Excerpt from the LDS Gospel Topic Essay, ‘Plural Marriage in Kirtland and Nauvoo’: 1
“After receiving a revelation commanding him to practice plural marriage, Joseph Smith married multiple wives and introduced the practice to close associates.”
“Polygamy had been permitted for millennia in many cultures and religions, but, with few exceptions, was rejected in Western cultures. In Joseph Smith’s time, monogamy was the only legal form of marriage in the United States. Joseph knew the practice of plural marriage would stir up public ire. After receiving the commandment, he taught a few associates about it, but he did not spread this teaching widely in the 1830s.”

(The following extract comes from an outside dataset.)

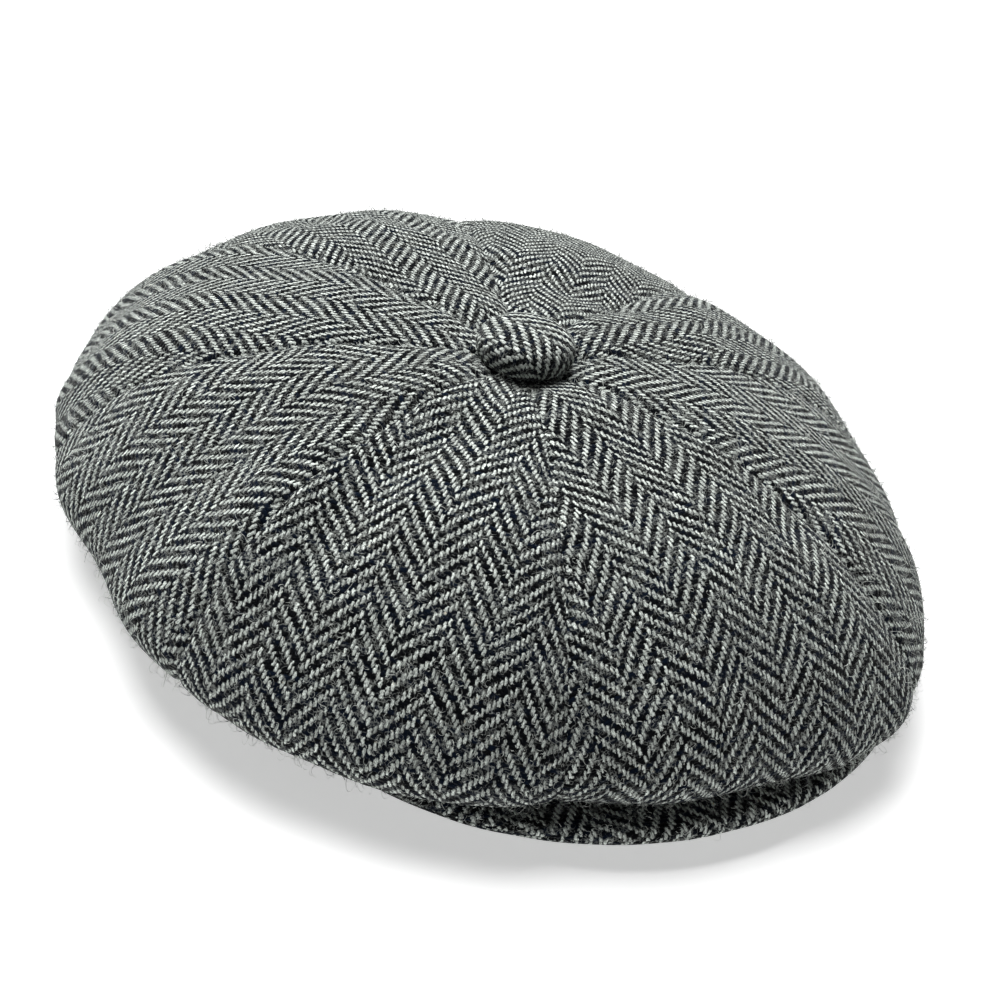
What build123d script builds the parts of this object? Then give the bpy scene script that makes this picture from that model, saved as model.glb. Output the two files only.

Section 121 from the Revised Laws of Illinois, pg. 198 (1833): 2
“Bigamy consists in the having of two wives or two husbands at one and the same time, knowing that the former husband or wife is still alive. If any person or persons within this State, being married, or who shall hereafter marry, do at any time marry any person or persons, the former husband or wife being alive, the person so offending shall, on conviction thereof, be punished by a fine, not exceeding one thousand dollars, and imprisoned in the penitentiary, not exceeding two years. It shall not be necessary to prove either of the said marriages by the register or certificate thereof, or other record evidence; but the same may be proved by such evidence as is admissible to prove a marriage in other cases, and when such second marriage shall have taken place without this state, cohabitation in this state after such second marriage shall be deemed the commission of the crime of bigamy, and the trial in such case may take place in the county where such cohabitation shall have occurred.’